Added together, the missed revenue in the example comes to $900 an acre when adding $150 an acre in missed revenue for the crop itself.

Nichols said the farm didn’t initially intend to make the grinder commercially available. “This is something we originally thought we could have for our own operation. But going through this process and seeing what it is able to do in the field, we took a position that we think this might be of commercial viability,” Nichols said.

Asked when growers may be able to purchase the grinder, Kwast said probably a year to a year and half.

“Things are going to have to be worked out,” Kwast said. “For example, how somebody wants to drive them: do they want something that is self-powered or do they want something they can drive with their tractor? There are a lot of different options here.

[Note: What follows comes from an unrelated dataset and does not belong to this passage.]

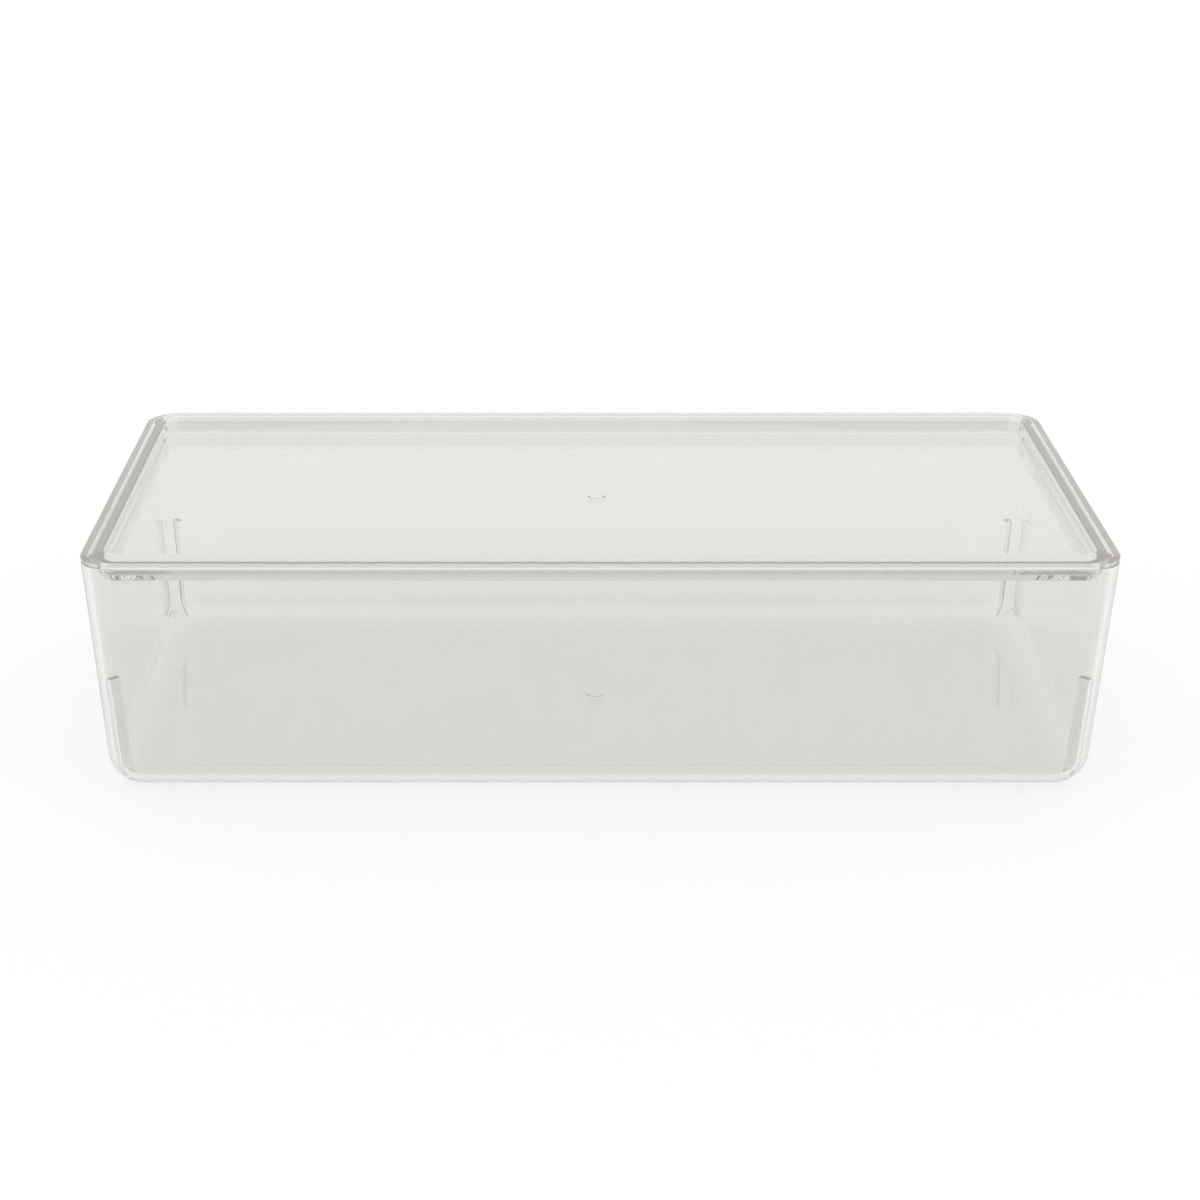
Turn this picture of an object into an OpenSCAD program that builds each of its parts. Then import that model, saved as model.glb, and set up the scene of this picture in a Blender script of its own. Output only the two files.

“For the first several years, you are probably looking at custom building one for each customer,” he said.

Asked how Nichols, Brock and Kwast may have come up with a solution to a problem that has dogged pistachio growers for decades, Kwast said it involved looking outside the box.

“I think we just looked at the problem a little differently than it was looked at in the past,” Kwast said. “The people that have tried to address it in the past have tried to address it with traditional agricultural practices, such as disking and flail mowers and such, and we kind of took a different approach.

“We kind of looked at it like, let’s collect the nuts in a hopper in an enclosed system with a grinder that is capable of grinding that product,” Kwast said. “I think it is just a different thought from the starting point of how to attack the problem.”

The mummy grinder is a retrofitted almond conditioner , with a grinder configured at the end to shred mummy nuts.